The outer coast of the peninsula as far north as 28° 30' had been established in 1533. It was ten years later, in 1543, that Cabrillo, making his landfall in the neighborhood of 33°, just within the southern bounds of the present State of California, coasted up to Cape Mendocino, and perhaps to 44°, or nearly, to that spot, in the present State of Oregon. If Cabrillo, who had died January 3, 1543, did not himself go so high, the credit belongs to Ferrelo, his chief pilot.

Late in 1542 Mendoza sent an expedition under Ruy Lopez de Villalobos, across the Pacific, and if a map of Juan Freire, made in 1546, is an indication of his route, he seems to have gone higher up the coast than any previous explorer.

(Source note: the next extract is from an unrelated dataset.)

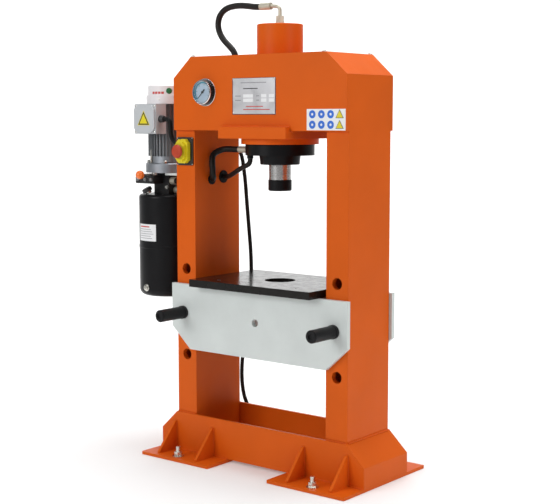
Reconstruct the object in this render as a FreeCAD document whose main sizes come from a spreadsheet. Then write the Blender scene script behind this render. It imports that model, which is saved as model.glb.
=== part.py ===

The Atlantic coast of North America.

While this development of the northwest coast of North America was going on, there were other discoverers still endeavoring on the Atlantic side to connect the waters of the two oceans.

1534. Cartier.

In April, 1534, Jacques Cartier, a jovial and roistering fellow, as Father Jouon des Longrais, his latest biographer, makes him out (Jacques Cartier, Paris, 1888), and who had led the roving life of a corsair in the recent wars of France, was now turning his energy to solve the great problem of this western passage. He sailed from St. Malo, and for the first time laid open, by an official examination, the inner spaces of the St. Lawrence Gulf, which might have been, indeed, and probably were, known earlier to the hardy Breton and Norman fishermen. We are deficient in a knowledge of the early frequenting of these coasts because the charts of such fishermen, and of those who visited the region for trade in peltries, have not come down to us, though Kohl thinks there is some likelihood of such records being preserved in a portolano of the British Museum.

The track of Cartier about the Gulf of St. Lawrence has caused some discussion and difference of opinion in the publications of Kohl, De Costa, Laverdière, and W. F. Ganong, the latter writer claiming, in a careful paper in the Transactions of the Royal Society of Canada for 1889, that in the correct interpretation of Cartier's first voyage we find a key to the cartography of the gulf for almost a century.

The Rotz map of 1542 seems to be the earliest map which we know to show a knowledge of Cartier's first voyage. The Henri II. map of 1542 still more develops his work of exploration.

The chance of further discovery in this direction induced the French king once more to commission Cartier, October 30, 1534, and early in 1535 his little fleet sailed, and by August, after some discouragements, not lessened when he found the water freshening, he began to ascend the St. Lawrence River, reaching the site of Montreal. No map by Cartier himself is preserved, though it is known that he made such. Thenceforward the cartography of this northeastern region showed the St. Lawrence Gulf in a better development of the earlier so-called Square Gulf and of the great river of Canada. It is of record that Francis I., in commissioning Cartier, considered that he was dispatching him to ascend an Asiatic river, and the name of Lachine even to-day is preserved as evidence of the belief which Cartier entertained that he was within the bounds of China.